A better question is, what kind of "American" sells his soul to foreign outsourcers?
I'll bet you're thinking right about now, Wysocki is going to tell us that Ted Cruz will protect American jobs.
And with God as my witness, I sincerely with I could say that to you.
Alas, it would be untrue.
Because Ted Cruz loves the H1-B visa scam. He's all-in for foreigners. It mars, perhaps fatally, his otherwise examplary record of conservative fortitude.
Don't count on Marco Rubio either. Senator Amnesty wants to triple the number of foreigners coming here to take our tech jobs.
So, who's the only candidate who says he'll return American jobs to Americans?
You guys know I'm no Trumpeter.
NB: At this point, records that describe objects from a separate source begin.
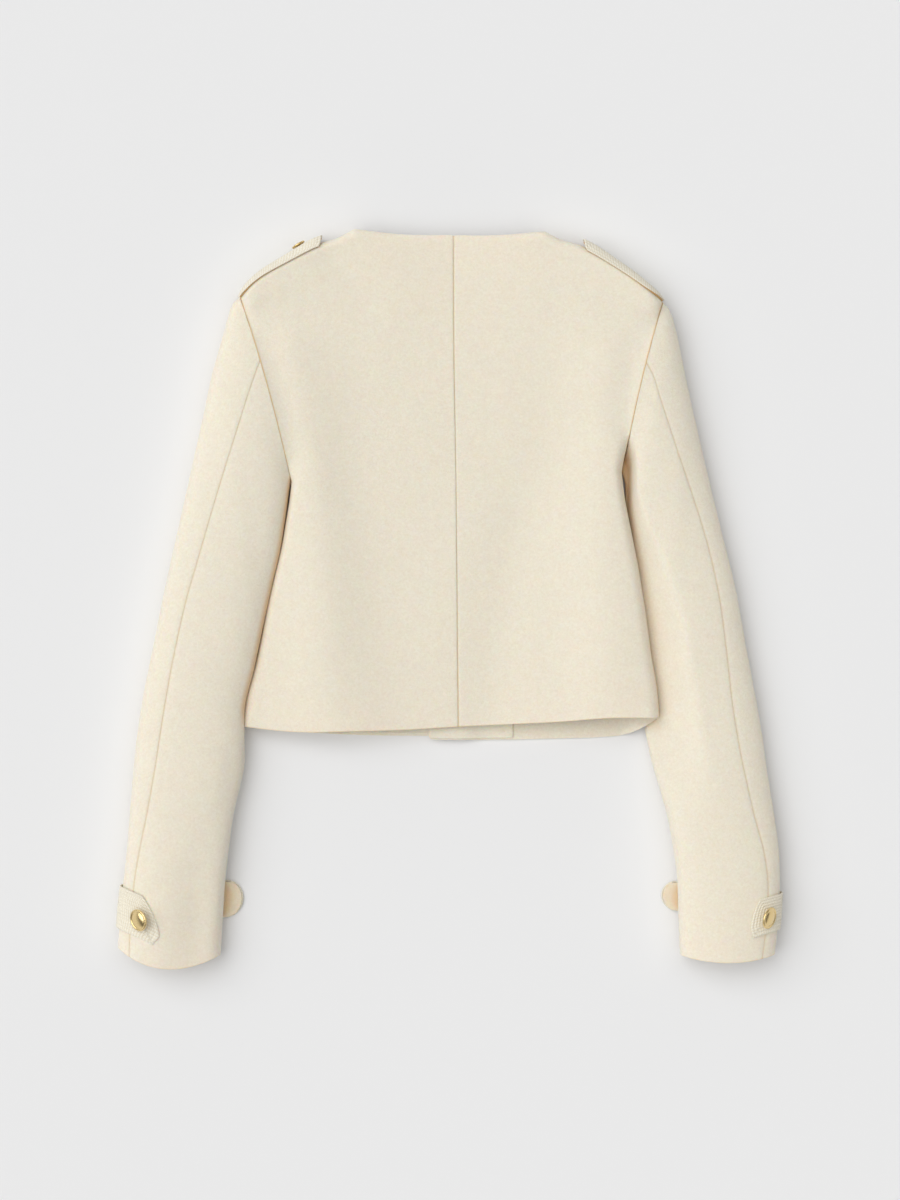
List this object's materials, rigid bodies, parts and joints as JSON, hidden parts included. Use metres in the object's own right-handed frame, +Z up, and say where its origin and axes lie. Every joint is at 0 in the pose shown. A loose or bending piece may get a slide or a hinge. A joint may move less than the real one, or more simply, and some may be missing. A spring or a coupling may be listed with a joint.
{
  "type": "braided jacket",
  "caption": "cropped collarless jacket of felted wool with braided epaulettes and cuff straps and metal shank buttons, laid flat face down",
  "frame": {"origin": "the middle of the jacket's outline, on the surface that it lies on", "axes": "+X to the wearer's right, as seen from above; +Y from hem to neck; +Z up, from the front, which lies below, to the back"},
  "size_m": [0.6027, 0.6642, 0.0531],
  "materials": {
    "wool": "felted, matt",
    "braid": "corded braid, matt",
    "gilt": "polished"
  },
  "bodies": {
    "root": {"back_left": "wool", "back_right": "wool", "front_left": "wool", "front_right": "wool", "facing_left": "wool", "facing_right": "wool", "sleeve_upper_left": "wool", "sleeve_under_left": "wool", "sleeve_upper_right": "wool", "sleeve_under_right": "wool", "epaulette_left": "wool", "epaulette_right": "wool", "cuff_strap_left": "wool", "cuff_strap_right": "wool", "epaulette_braid_left": "braid", "epaulette_braid_right": "braid", "cuff_braid_left": "braid", "cuff_braid_right": "braid", "epaulette_button_left": "gilt", "cuff_button_left": "gilt", "cuff_button_right": "gilt"}
  },
  "joints": []
}
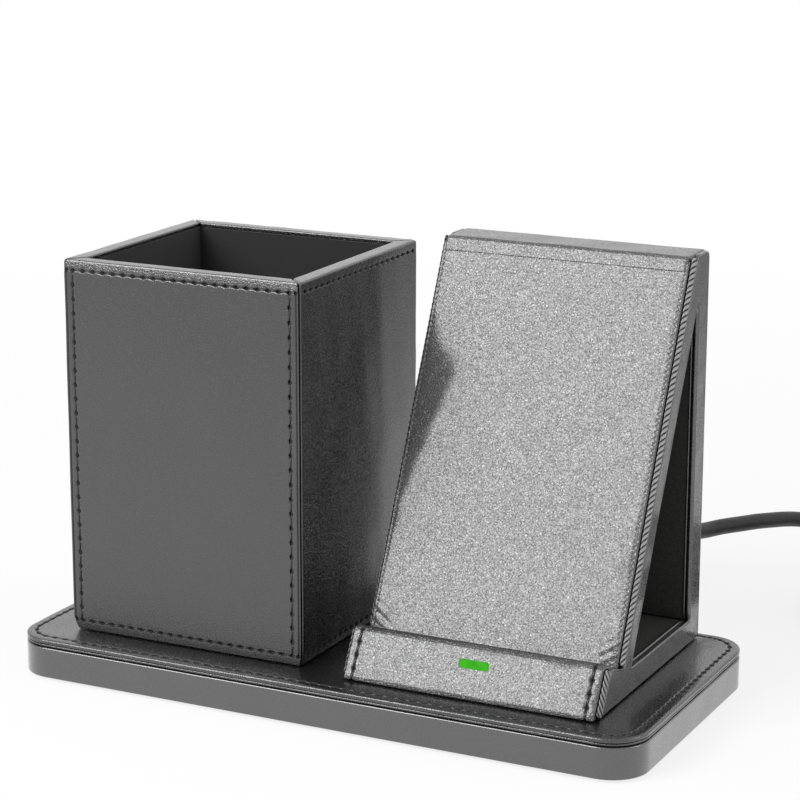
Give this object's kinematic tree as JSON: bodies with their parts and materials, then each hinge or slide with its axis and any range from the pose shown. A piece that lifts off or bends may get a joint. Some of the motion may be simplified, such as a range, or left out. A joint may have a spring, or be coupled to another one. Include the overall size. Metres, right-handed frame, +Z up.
{
  "type": "wireless charger pen holder",
  "caption": "Leather-covered desk caddy: square pen box and leaning wireless phone charging stand side by side on a rounded base, with a charging cable.",
  "frame": {"origin": "on the table, under the middle of the base", "axes": "+X to the right along the base's width, from the pen box to the phone stand; +Y to the back; +Z up"},
  "size_m": [0.2913, 0.2179, 0.131],
  "materials": {
    "black_leatherette": "satin, fine grain, stitched edges",
    "smooth_leatherette": "satin, smooth",
    "lining_cloth": "matt short nap",
    "fibreboard": "raw fibreboard",
    "rubber": "matt",
    "black_plastic": "moulded, satin",
    "cord_jacket": "smooth satin",
    "steel": "plated",
    "copper_winding": "enamelled copper",
    "ferrite": "matt ceramic",
    "circuit_board": "green solder mask",
    "green_light": "lit diffuser"
  },
  "bodies": {
    "root": {"base_board": "fibreboard", "base_top_cover": "black_leatherette", "base_side_band": "smooth_leatherette", "base_bottom_lining": "lining_cloth", "foot_front_left": "rubber", "foot_front_right": "rubber", "foot_back_left": "rubber", "foot_back_right": "rubber", "box_front_cover": "black_leatherette", "box_back_cover": "black_leatherette", "box_left_cover": "black_leatherette", "box_right_cover": "black_leatherette", "box_front_board": "fibreboard", "box_back_board": "fibreboard", "box_left_board": "fibreboard", "box_right_board": "fibreboard", "box_floor_board": "fibreboard", "box_floor_lining": "lining_cloth", "box_wall_lining": "lining_cloth", "lip_cover": "black_leatherette", "lip_core": "fibreboard", "stand_floor_board": "fibreboard", "stand_floor_lining": "black_leatherette", "stand_floor_left_side": "black_leatherette", "stand_floor_right_side": "black_leatherette", "panel_front_cover": "black_leatherette", "panel_board": "fibreboard", "panel_rear_cover": "black_leatherette", "panel_left_edge": "black_leatherette", "panel_right_edge": "black_leatherette", "back_outer_cover": "black_leatherette", "back_board": "fibreboard", "back_inner_lining": "black_leatherette", "back_left_edge": "black_leatherette", "back_right_edge": "black_leatherette", "stand_top_cap": "black_leatherette", "transmitter_coil": "copper_winding", "ferrite_shield": "ferrite", "charger_circuit_board": "circuit_board", "light_window": "green_light", "light_board": "circuit_board", "charging_socket": "black_plastic", "inner_lead": "cord_jacket", "box_screw_left": "steel", "box_screw_right": "steel", "stand_screw_front": "steel", "stand_screw_back": "steel", "stand_plug_tongue": "steel", "stand_plug_body": "black_plastic", "stand_plug_relief": "black_plastic", "cable_run": "cord_jacket", "cable_coil": "cord_jacket", "far_plug_relief": "black_plastic", "far_plug_body": "black_plastic", "far_plug_shell": "steel", "far_plug_contacts": "black_plastic"}
  },
  "joints": []
}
In fact, I find him to be obnoxiously execrable.
But on this issue he has a point. He's firmly out in front of protecting American jobs. And as it happens, the issue of H1-B visa abuse could sway my vote. So if Donald Trump is serious, if he's really going to send foreign carpetbaggers back to Bangalore and Timbuktu, well, I could see myself holding my nose and pulling his lever in November.
It occurs to me that if a candidate wanted to build a broad-based coaliton, he'd emphasize a bunch of disparate issues that appealed to disaffected swaths of the electorate. And he'd cobble together those swaths into a force that exuded inevitability.
Then he'd sit back and wait for the electorate to coalesce in favor of his platitudes. Who knows, it might be enough to send him across the finish line.
Am I on the Trump Train?
Not yet.
But I'm thinking about taking an Uber to the station.